Potentially debilitating to its sufferers, depression is a serious mental condition that more often than not requires some form of treatment. There are a number of treatment options available, and usually, the type that a person chooses depends largely on how serious their bout of depression is and what self-set limitations they have imposed on themselves.

The most well-known and highly recognized form of depression treatment is psychotherapy. These forms of therapy can be anything from cognitive behavioral therapy to plain behavioral therapy to rational emotional therapy. Cognitive-behavioral therapy is the most commonly used of these types of psychotherapy treatments when it comes to depression. It is common to utilize both individual and group settings when attempting to treat depression with psychotherapy.

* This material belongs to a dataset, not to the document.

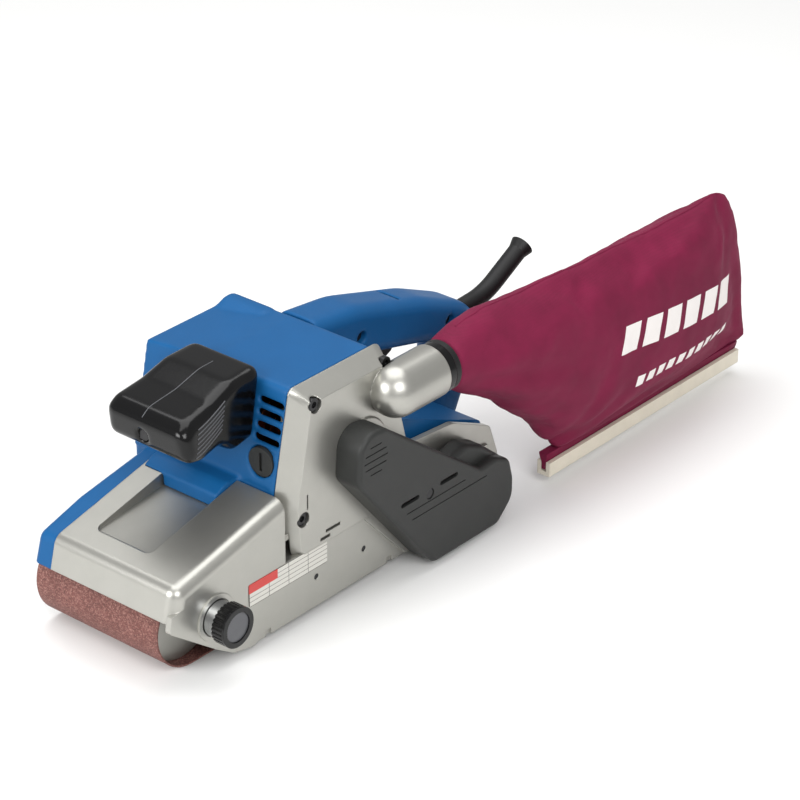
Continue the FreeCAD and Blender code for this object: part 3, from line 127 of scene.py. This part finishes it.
# colour, roughness, mottle, grain, edge radius, wear and other shader settings, as makeFinish takes them
finishTable = {
    # aluminium die casting under silver lacquer: soft metallic grey with a faint orange peel
    "silverLacquer": ("ACABA5", 0.34, (14, 0.02), (0.9, 0.03), 0.9, 0.4, {"Metallic": 0.85}),
    # glass-filled nylon, spark-eroded mould: satin blue with a fine sandy grain
    "blueNylon": ("0F5083", 0.45, (20, 0.03), (0.45, 0.05), 0.9, 0.12, {"Specular IOR Level": 0.2}),
    # ABS moulding in black, matt texture, scuffed to grey where hands rub it
    "blackAbs": ("262726", 0.5, (12, 0.06), (0.4, 0.05), 0.7, 0.15, {"Specular IOR Level": 0.35}),
    # glossy black moulding of the grip and knob: deep black with clean highlights
    "glossBlack": ("070708", 0.16, (16, 0.05), (1.4, 0.012), 0.8, 0.1, {"Specular IOR Level": 0.3}),
    # moulded rubber: dull black, a little dusty
    "blackRubber": ("101011", 0.5, (7, 0.09), (0.35, 0.05), 0.5, 0.15, {"Specular IOR Level": 0.35}),
    # turned bearing and shaft steel: bright, a little smeared with oil
    "turnedSteel": ("B4B6B9", 0.24, (5, 0.05), (0.3, 0.01), 0.3, 0.2, {"Metallic": 1.0}),
    # zinc-plated pressed steel: cool grey with a soft cloud
    "platedSteel": ("A9ABAD", 0.34, (6, 0.07), (0.4, 0.02), 0.3, 0.3, {"Metallic": 1.0}),
    # blackened screw steel: dark oxide with worn edges
    "oxideSteel": ("3A3A3B", 0.32, (3, 0.1), (0.3, 0.03), 0.3, 0.5, {"Metallic": 0.9}),
    # cork sheet: warm brown granules
    "corkSheet": ("A67B4E", 0.8, (2.2, 0.16), (1.2, 0.15), 0.3),
    # graphite-coated cloth: grey-black with a soft metal sheen
    "graphiteCloth": ("36373A", 0.4, (4, 0.08), (0.6, 0.05), 0.2, 0.0, {"Metallic": 0.35}),
    # enamelled copper wire
    "copperWire": ("B4633A", 0.3, (3, 0.1), (0.8, 0.2), 0.3, 0.0, {"Metallic": 1.0}),
    # machined brass
    "brassTurned": ("C39B52", 0.26, (4, 0.06), (0.4, 0.02), 0.3, 0.2, {"Metallic": 1.0}),
    # stacked silicon-steel laminations: dark, slightly rusty at the cut edges
    "laminations": ("5C5A58", 0.45, (1.2, 0.1), (0.5, 0.1), 0.2, 0.2, {"Metallic": 0.8}),
    # cream polypropylene of the bag rail
    "creamPlastic": ("D6CFBE", 0.4, (10, 0.03), (0.6, 0.02), 0.8, 0.1),
    # grey nylon: the knob's insert; on the grip's seam and raised lines this grey is a painted highlight
    # that stands in for the light they catch on the black moulding
    "greyNylon": ("4B4C50", 0.35, (6, 0.05), (0.5, 0.03), 0.4, 0.15),
    # the studio floor: very pale, with hardly any pattern
    "paleFloor": ("E9E9E8", 0.7, (300, 0.004), (4, 0.01), 0.5),
}
finishes = {name: makeFinish(name, *values) for name, values in finishTable.items()}


# grain, cloud and height are in mm; the tones go from dark to light
grit = {"grain": 0.75, "cloud": 14, "height": 0.25, "tones": ("3B2320", "6B3F39", "A47A70"),
        "resin": "6E4039"}


def makeGrit():
    # aluminium oxide grit bonded on brown cloth: rusty red-brown with lighter and darker grains about 0.3 mm
    # across, drawn at 0.75 mm so that they show
    material, tree, bsdf, spot = newMaterial("gritCloth")
    grains = addNode(tree, "TexVoronoi", {"Vector": spot, "Scale": 1 / (grit["grain"] * mm),
                                          "Randomness": 1.0})
    cloud = addNode(tree, "TexNoise", {"Vector": spot, "Scale": 1 / (grit["cloud"] * mm), "Detail": 5.0})
    specks = addNode(tree, "ValToRGB", {"Fac": grains.outputs["Color"]})
    dark, middling, light = (hexColour(tone) for tone in grit["tones"])
    specks.color_ramp.elements[0].color = dark
    specks.color_ramp.elements[1].color = light
    specks.color_ramp.elements.new(0.5).color = middling
    bonded = addNode(tree, "Mix", {0: 0.3, 6: specks.outputs["Color"], 7: hexColour(grit["resin"])},
                     data_type="RGBA")
    shade = addNode(tree, "MapRange", {"Value": cloud.outputs["Fac"], "To Min": 0.8, "To Max": 1.2})
    tone = addNode(tree, "VectorMath", {0: bonded.outputs[2], "Scale": shade.outputs[0]}, operation="SCALE")
    tree.links.new(tone.outputs[0], bsdf.inputs["Base Color"])
    bump = addNode(tree, "Bump", {"Height": grains.outputs["Distance"], "Distance": grit["height"] * mm,
                                  "Strength": 0.7}, invert=True)
    tree.links.new(bump.outputs[0], bsdf.inputs["Normal"])
    bsdf.inputs["Roughness"].default_value = 0.72
    return material


# plain blocks printed on the bag, standing in for its lettering: each row's ends, half height, spacing,
# gap share and slant, in mm; they show only where the cloth is further out than face
printing = {"face": -84, "ink": "E6E2DF", "rows": [
    {"x": (234, 372), "z": (99, 83), "half": 9.5, "step": 23, "gap": 0.26, "slant": 0.3},
    {"x": (252, 366), "z": (62, 54), "half": 3.6, "step": 11.8, "gap": 0.35, "slant": 0.3}]}


def printMask(tree, spot):
    # 1 inside the printed blocks on the face that looks to -Y, 0 elsewhere
    axes = addNode(tree, "SeparateXYZ", {0: spot})
    values = {"x": axes.outputs[0], "y": axes.outputs[1], "z": axes.outputs[2]}
    steps = [("near", "LESS_THAN", "y", printing["face"] * mm)]
    for i, row in enumerate(printing["rows"]):
        (x0, x1), (z0, z1) = row["x"], row["z"]
        slope = (z1 - z0) / (x1 - x0)
        steps += [
            ("rise", "MULTIPLY", "x", slope), ("line", "ADD", "rise", (z0 - slope * x0) * mm),
            ("off", "SUBTRACT", "z", "line"),
            ("under", "LESS_THAN", "off", row["half"] * mm),
            ("over", "GREATER_THAN", "off", -row["half"] * mm),
            ("lean", "MULTIPLY", "off", row["slant"]), ("upright", "SUBTRACT", "x", "lean"),
            ("across", "SUBTRACT", "upright", x0 * mm),
            ("begun", "GREATER_THAN", "across", 0), ("ending", "LESS_THAN", "across", (x1 - x0) * mm),
            ("count", "DIVIDE", "across", row["step"] * mm), ("part", "FRACT", "count", 0),
            ("block", "LESS_THAN", "part", 1 - row["gap"]),
            ("tall", "MULTIPLY", "under", "over"), ("long", "MULTIPLY", "begun", "ending"),
            ("field", "MULTIPLY", "tall", "long"), (f"row{i}", "MULTIPLY", "block", "field")]
    steps += [("rows", "ADD", "row0", "row1"), ("mask", "MULTIPLY", "rows", "near")]
    for name, operation, first, second in steps:
        inputs = {0: values.get(first, first), 1: values.get(second, second)}
        values[name] = addNode(tree, "Math", inputs, operation=operation).outputs[0]
    return values["mask"]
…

In more drastic cases of depression, hospitalization may be required in order to attain the proper treatment. Whenever possible, before hospitalizing a person for their case of depression, written consent should be acquired. This process generally entails the patient becoming fully stabilized, undergoing a number of types of therapy and eventually taking antidepressants.

Some sort of medication is also commonly used when dealing with depression. Trycyclic antidepressants were among the first form of antidepressants developed. Generally speaking, they have more side-effects then SSRIs and newer antidepressants, however they can be far more effective.

Another accepted older form of antidepressants is MAOIs. This medication requires particular dietary restrictions to prevent a hypertensive crisis. Forms of MAOIs include, but aren’t limited to: Marplan (isocarboxazid), Nardil (phenelzine), and Parnate (tranylcypromine).

Some of the newer forms of antidepressents include: desyrel (trazodone), Effexor (venlafaxine), Remeron (mirtazapine), Serzone (nefazadone), and Wellbutrin (bupropion).